A more co-operative, democratic workplace culture, in which workers have more of a say in how work is done, is among the solutions put forward in a new book, The Return of Work in Critical Theory: Self, Society, Politics co-authored by Smith with Macquarie Associate Professor Jean Philippe Deranty and French academics Emmanuel Renault and Christophe Dejours.

“There is the economic inequality – GDP is up, but the proportion of money that is going to labour, the people that work, is either stagnating or decreasing which backs up the perception that work isn’t valued properly,” says Smith, “But there’s a different kind of inequality, which is in regard to having a say in how work is done, and inequalities in power in the workplace itself which I think have been increasing.”

Smith says that despite the average number of paid working hours slightly decreasing in advanced economies, work-life balance is a major concern for people, possibly because work is more demanding and they are feeling drained, harassed, fatigued and stressed by workloads they feel are unreasonable.

“All findings show that work has become increasingly demanding, across the spectrum but in particular in service provision sectors such as teachers, nurses, social workers and doctors,” Smith says.

“When it comes to general satisfaction with working conditions, and the levels of burnout and stress, the statistics are less unequivocal. While you wouldn’t say they provide evidence of a crisis of work, they do back up the idea that as a society we are in the midst of a malaise about work.

“People’s worries about work are well-founded.”

The personal damage of profits at any cost

Management styles that encourage workers to do whatever is necessary to increase profitability and improve results take their toll.

There are trends, for example, towards competitive workplace cultures where workers just look after themselves and perceive their colleagues as threats, which means people may be more inclined to hide information and be underhand, and less inclined to treat each other properly, Smith says.

He points to a comprehensive British survey in which almost a third of workers said they had to compromise their principles at work – a result which can have knock-on effects beyond the workplace as well as within it.

“People are having to do things they feel they ought not do, so not only is that a worry in its own right, but if you think of the effect that this has on people themselves, it is going to have long-term damaging consequences for them. Most people are only able to thrive if they have a good conscience.”

As well, Smith says management styles to increase productivity add to insecurity at work because even when people have permanent rather than casual or gig-economy jobs, the pressure on them to constantly show they are performing at an ever-improving level can affect how secure they feel in their jobs.
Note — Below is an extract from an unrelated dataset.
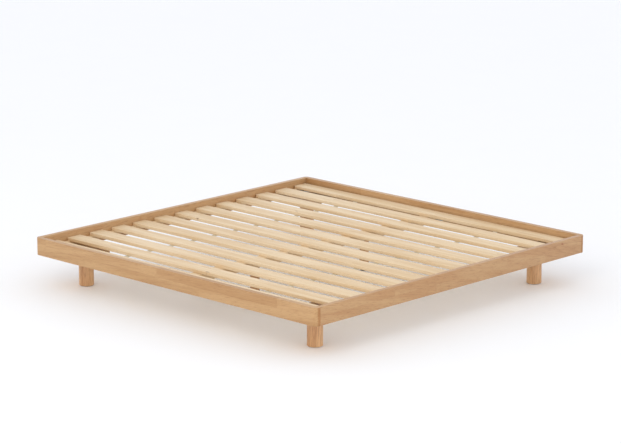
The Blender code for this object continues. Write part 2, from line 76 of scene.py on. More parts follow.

“I think everybody can speak from their own experience about the performance review; who nowadays isn’t subject to a KPI (Key Performance Indicator), and who 10 years ago even knew what it meant?” Smith says.

Democracy at work and beyond

Smith and his co-authors argue the solution lies in more democracy at work, so that the ethos is less about doing whatever it takes to improve results, and more about facilitating co-operation between people who work.

As well, people who are performing the show should also run the show, in the way that experts within a profession once became the leaders, not members of a management class “who don’t know the first thing about the activity that they’re managing”.

“We’re not saying we do away with management, it’s just that the management has to be co-operative and inclusive to people who are managed,” Smith says.

“If in your experience of work you don’t see democracy at play, you don’t see justice at play, then you might be drawn towards ideologies where democracy and self-management isn’t so important, and what’s more important is that you have a strong leader who will get things done for you.

“Without fairness at work, democratic society at large is under threat.”